- BRIEF -
Reproduce all of the data word for word.

- COLLECTED MATERIAL -

[BEGIN]

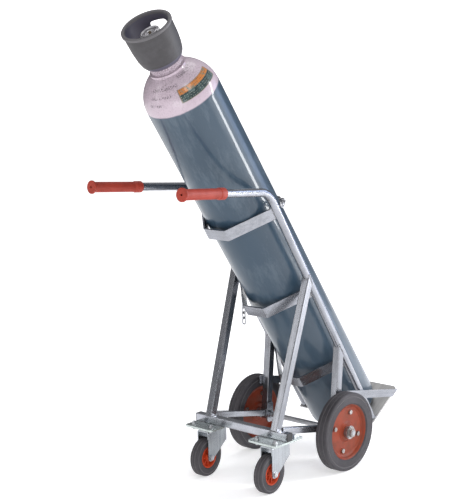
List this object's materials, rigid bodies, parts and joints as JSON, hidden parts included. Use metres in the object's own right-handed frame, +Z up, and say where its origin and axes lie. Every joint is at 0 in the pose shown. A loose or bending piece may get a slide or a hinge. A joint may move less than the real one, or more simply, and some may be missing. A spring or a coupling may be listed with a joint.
{
  "type": "gas cylinder trolley",
  "caption": "Welded steel gas cylinder trolley with road wheels, swivel castors and plastic grips, holding one chained gas cylinder with a valve guard.",
  "frame": {"origin": "floor level, midway between the grips and the toe plate and midway between the road wheels", "axes": "+X towards the toe plate, +Y to the left as the user pushes, +Z up"},
  "size_m": [1.0362, 0.437, 1.4381],
  "materials": {
    "cap_black": "black moulded cap",
    "castor_red": "moulded orange-red plastic",
    "castor_zinc": "bright zinc plate",
    "chain_zinc": "bright zinc plate",
    "cylinder_paint": "blue-grey paint with a pale mauve shoulder",
    "fastener_zinc": "bright zinc plate",
    "frame_zinc": "bright zinc plate over welded tube",
    "grip_red": "soft red moulded grip",
    "guard_paint": "grey textured paint",
    "handwheel_grey": "dark grey moulding",
    "hub_steel": "plain turned steel",
    "neck_ring_steel": "dark grey paint",
    "tyre": "matt grey-black rubber",
    "valve_brass": "turned brass",
    "wheel_red": "gloss red paint"
  },
  "bodies": {
    "frame": {"axle": "fastener_zinc", "axle_bracket_left": "frame_zinc", "axle_bracket_right": "frame_zinc", "axle_nut_left": "fastener_zinc", "axle_nut_right": "fastener_zinc", "castor_bolts_left": "fastener_zinc", "castor_bolts_right": "fastener_zinc", "castor_head_left": "castor_zinc", "castor_head_right": "castor_zinc", "castor_plate_left": "castor_zinc", "castor_plate_right": "castor_zinc", "chain_eyes": "chain_zinc", "chain_loose": "chain_zinc", "chain_upper": "chain_zinc", "cradle_lower": "frame_zinc", "cradle_middle": "frame_zinc", "cradle_upper": "frame_zinc", "crossbar": "frame_zinc", "crossbar_cap_left": "cap_black", "crossbar_cap_right": "cap_black", "grip_left": "grip_red", "grip_right": "grip_red", "leg_left": "frame_zinc", "leg_right": "frame_zinc", "mount_plate_left": "frame_zinc", "mount_plate_right": "frame_zinc", "post_left": "frame_zinc", "post_right": "frame_zinc", "rail_left": "frame_zinc", "rail_right": "frame_zinc", "side_bar_left": "frame_zinc", "side_bar_right": "frame_zinc", "stay_left": "frame_zinc", "stay_right": "frame_zinc", "toe_plate": "frame_zinc"},
    "wheel_right": {"wheel_bolts_right": "fastener_zinc", "wheel_hub_right": "hub_steel", "wheel_rim_inner_right": "wheel_red", "wheel_rim_outer_right": "wheel_red", "wheel_tyre_right": "tyre"},
    "wheel_left": {"wheel_bolts_left": "fastener_zinc", "wheel_hub_left": "hub_steel", "wheel_rim_inner_left": "wheel_red", "wheel_rim_outer_left": "wheel_red", "wheel_tyre_left": "tyre"},
    "castor_swivel_right": {"castor_axle_right": "fastener_zinc", "castor_fork_right": "castor_zinc"},
    "castor_swivel_left": {"castor_axle_left": "fastener_zinc", "castor_fork_left": "castor_zinc"},
    "castor_wheel_right": {"castor_rim_right": "castor_red", "castor_tyre_right": "tyre"},
    "castor_wheel_left": {"castor_rim_left": "castor_red", "castor_tyre_left": "tyre"},
    "cylinder": {"cylinder_vessel": "cylinder_paint", "neck_ring": "neck_ring_steel", "valve_body": "valve_brass", "valve_guard": "guard_paint"},
    "handwheel": {"valve_handwheel": "handwheel_grey"}
  },
  "joints": [
    {"name": "wheel_right_spin", "type": "hinge", "parent": "frame", "child": "wheel_right", "pos_m": [0.18539, -0.1825, 0.125], "axis": [0, 1, 0], "continuous": true},
    {"name": "wheel_left_spin", "type": "hinge", "parent": "frame", "child": "wheel_left", "pos_m": [0.18539, 0.1825, 0.125], "axis": [0, 1, 0], "continuous": true},
    {"name": "castor_right_swivel", "type": "hinge", "parent": "frame", "child": "castor_swivel_right", "pos_m": [-0.09161, -0.13, 0.146], "axis": [0, 0, 1], "continuous": true},
    {"name": "castor_right_spin", "type": "hinge", "parent": "castor_swivel_right", "child": "castor_wheel_right", "pos_m": [-0.12556, -0.13178, 0.0605], "axis": [-0.0523, 0.9986, 0], "continuous": true},
    {"name": "castor_left_swivel", "type": "hinge", "parent": "frame", "child": "castor_swivel_left", "pos_m": [-0.09161, 0.13, 0.146], "axis": [0, 0, 1], "continuous": true},
    {"name": "castor_left_spin", "type": "hinge", "parent": "castor_swivel_left", "child": "castor_wheel_left", "pos_m": [-0.12556, 0.12822, 0.0605], "axis": [-0.0523, 0.9986, 0], "continuous": true},
    {"name": "cylinder_lift", "type": "slide", "parent": "frame", "child": "cylinder", "axis": [-0.5678, 0, 0.8231], "range_m": [0, 0.25]},
    {"name": "handwheel_turn", "type": "hinge", "parent": "cylinder", "child": "handwheel", "pos_m": [-0.43316, 0, 1.36887], "axis": [-0.5678, 0, 0.8231], "range_deg": [0, 540]}
  ]
}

[END]

- EXERCISE RESPONSE -
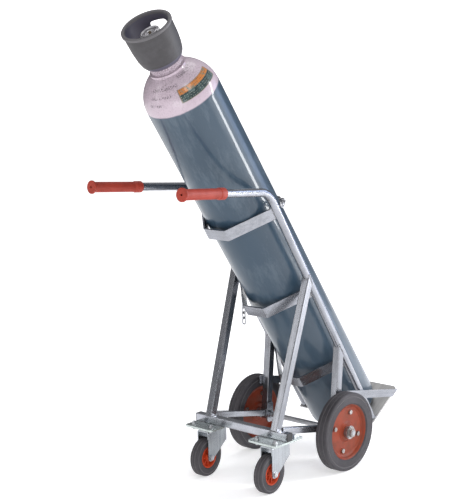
List this object's materials, rigid bodies, parts and joints as JSON, hidden parts included. Use metres in the object's own right-handed frame, +Z up, and say where its origin and axes lie. Every joint is at 0 in the pose shown. A loose or bending piece may get a slide or a hinge. A joint may move less than the real one, or more simply, and some may be missing. A spring or a coupling may be listed with a joint.
{
  "type": "gas cylinder trolley",
  "caption": "Welded steel gas cylinder trolley with road wheels, swivel castors and plastic grips, holding one chained gas cylinder with a valve guard.",
  "frame": {"origin": "floor level, midway between the grips and the toe plate and midway between the road wheels", "axes": "+X towards the toe plate, +Y to the left as the user pushes, +Z up"},
  "size_m": [1.0362, 0.437, 1.4381],
  "materials": {
    "cap_black": "black moulded cap",
    "castor_red": "moulded orange-red plastic",
    "castor_zinc": "bright zinc plate",
    "chain_zinc": "bright zinc plate",
    "cylinder_paint": "blue-grey paint with a pale mauve shoulder",
    "fastener_zinc": "bright zinc plate",
    "frame_zinc": "bright zinc plate over welded tube",
    "grip_red": "soft red moulded grip",
    "guard_paint": "grey textured paint",
    "handwheel_grey": "dark grey moulding",
    "hub_steel": "plain turned steel",
    "neck_ring_steel": "dark grey paint",
    "tyre": "matt grey-black rubber",
    "valve_brass": "turned brass",
    "wheel_red": "gloss red paint"
  },
  "bodies": {
    "frame": {"axle": "fastener_zinc", "axle_bracket_left": "frame_zinc", "axle_bracket_right": "frame_zinc", "axle_nut_left": "fastener_zinc", "axle_nut_right": "fastener_zinc", "castor_bolts_left": "fastener_zinc", "castor_bolts_right": "fastener_zinc", "castor_head_left": "castor_zinc", "castor_head_right": "castor_zinc", "castor_plate_left": "castor_zinc", "castor_plate_right": "castor_zinc", "chain_eyes": "chain_zinc", "chain_loose": "chain_zinc", "chain_upper": "chain_zinc", "cradle_lower": "frame_zinc", "cradle_middle": "frame_zinc", "cradle_upper": "frame_zinc", "crossbar": "frame_zinc", "crossbar_cap_left": "cap_black", "crossbar_cap_right": "cap_black", "grip_left": "grip_red", "grip_right": "grip_red", "leg_left": "frame_zinc", "leg_right": "frame_zinc", "mount_plate_left": "frame_zinc", "mount_plate_right": "frame_zinc", "post_left": "frame_zinc", "post_right": "frame_zinc", "rail_left": "frame_zinc", "rail_right": "frame_zinc", "side_bar_left": "frame_zinc", "side_bar_right": "frame_zinc", "stay_left": "frame_zinc", "stay_right": "frame_zinc", "toe_plate": "frame_zinc"},
    "wheel_right": {"wheel_bolts_right": "fastener_zinc", "wheel_hub_right": "hub_steel", "wheel_rim_inner_right": "wheel_red", "wheel_rim_outer_right": "wheel_red", "wheel_tyre_right": "tyre"},
    "wheel_left": {"wheel_bolts_left": "fastener_zinc", "wheel_hub_left": "hub_steel", "wheel_rim_inner_left": "wheel_red", "wheel_rim_outer_left": "wheel_red", "wheel_tyre_left": "tyre"},
    "castor_swivel_right": {"castor_axle_right": "fastener_zinc", "castor_fork_right": "castor_zinc"},
    "castor_swivel_left": {"castor_axle_left": "fastener_zinc", "castor_fork_left": "castor_zinc"},
    "castor_wheel_right": {"castor_rim_right": "castor_red", "castor_tyre_right": "tyre"},
    "castor_wheel_left": {"castor_rim_left": "castor_red", "castor_tyre_left": "tyre"},
    "cylinder": {"cylinder_vessel": "cylinder_paint", "neck_ring": "neck_ring_steel", "valve_body": "valve_brass", "valve_guard": "guard_paint"},
    "handwheel": {"valve_handwheel": "handwheel_grey"}
  },
  "joints": [
    {"name": "wheel_right_spin", "type": "hinge", "parent": "frame", "child": "wheel_right", "pos_m": [0.18539, -0.1825, 0.125], "axis": [0, 1, 0], "continuous": true},
    {"name": "wheel_left_spin", "type": "hinge", "parent": "frame", "child": "wheel_left", "pos_m": [0.18539, 0.1825, 0.125], "axis": [0, 1, 0], "continuous": true},
    {"name": "castor_right_swivel", "type": "hinge", "parent": "frame", "child": "castor_swivel_right", "pos_m": [-0.09161, -0.13, 0.146], "axis": [0, 0, 1], "continuous": true},
    {"name": "castor_right_spin", "type": "hinge", "parent": "castor_swivel_right", "child": "castor_wheel_right", "pos_m": [-0.12556, -0.13178, 0.0605], "axis": [-0.0523, 0.9986, 0], "continuous": true},
    {"name": "castor_left_swivel", "type": "hinge", "parent": "frame", "child": "castor_swivel_left", "pos_m": [-0.09161, 0.13, 0.146], "axis": [0, 0, 1], "continuous": true},
    {"name": "castor_left_spin", "type": "hinge", "parent": "castor_swivel_left", "child": "castor_wheel_left", "pos_m": [-0.12556, 0.12822, 0.0605], "axis": [-0.0523, 0.9986, 0], "continuous": true},
    {"name": "cylinder_lift", "type": "slide", "parent": "frame", "child": "cylinder", "axis": [-0.5678, 0, 0.8231], "range_m": [0, 0.25]},
    {"name": "handwheel_turn", "type": "hinge", "parent": "cylinder", "child": "handwheel", "pos_m": [-0.43316, 0, 1.36887], "axis": [-0.5678, 0, 0.8231], "range_deg": [0, 540]}
  ]
}